Flora from around the globe is central to almost every Christmas time tradition, from cooking with exotic spices and kissing under mistletoe to placing wreaths and decorating a Christmas tree. All have a rich history and fascinating story to tell.

In this darkest time of the year, when trees are bare and soils dormant, humans crave more than anything the life affirming greens of plants and trees. It is no coincidence that, at its heart, the Christmas holidays represent a botanical feast. Flora from all around the globe is central to these winter time traditions, from cooking with exotic spices to kissing under mistletoe; placing wreaths and decorating a Christmas tree. All have a rich history and fascinating story to tell.

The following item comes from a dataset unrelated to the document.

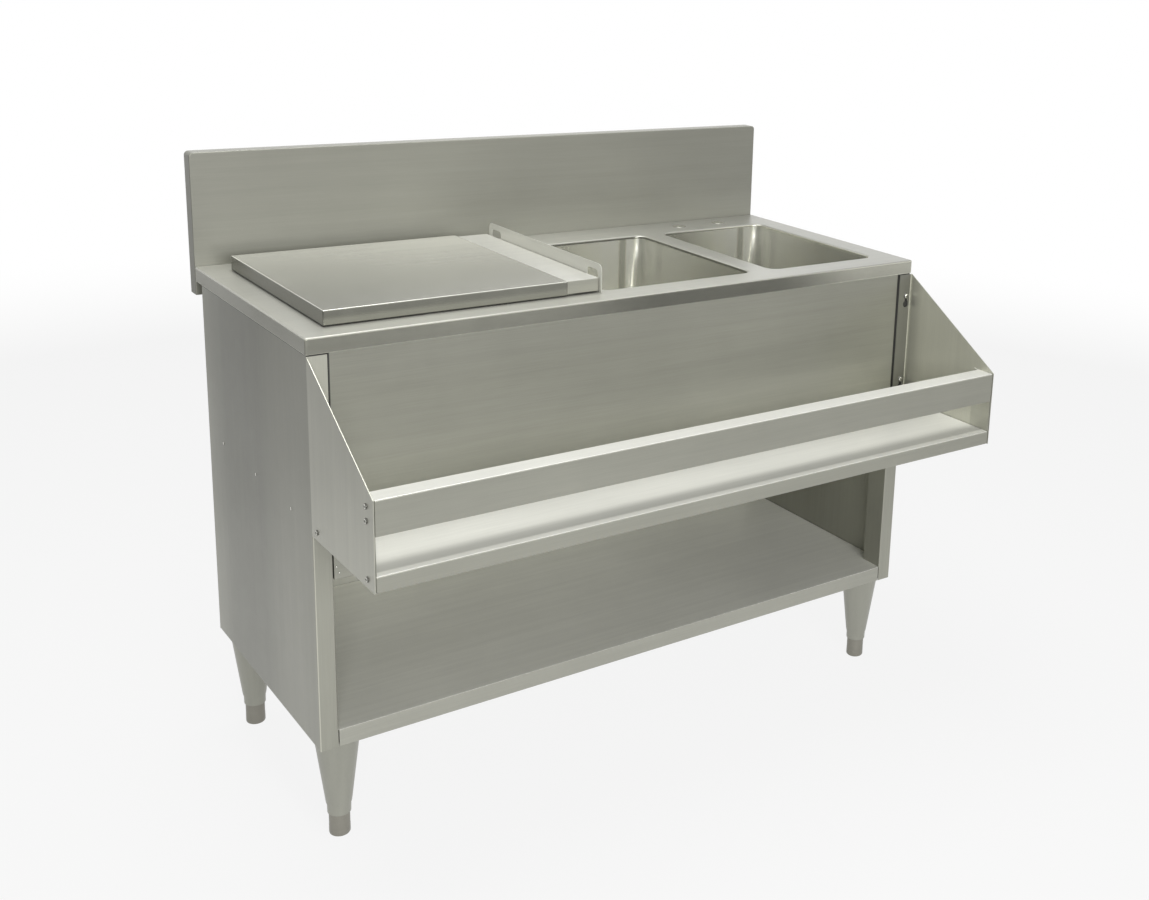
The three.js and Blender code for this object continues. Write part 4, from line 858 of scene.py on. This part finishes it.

Before poinsettias became a Christmas icon, the tall, scraggly shrub was known in its native Mexico for its sap, which helped to cure fevers, and its leaves, which made a purple dye. In 1828, Joel R. Poinsett (1779 – 1851), the first U.S. ambassador to Mexico, introduced the plant to the Bartram Botanical Garden in Philadelphia. He likely never would have guessed that, fast forward almost 200 years, the poinsettia (named after Mr. Poinsett) would become the nation’s most popular flowering plant with more than 70 million sold nationwide each year.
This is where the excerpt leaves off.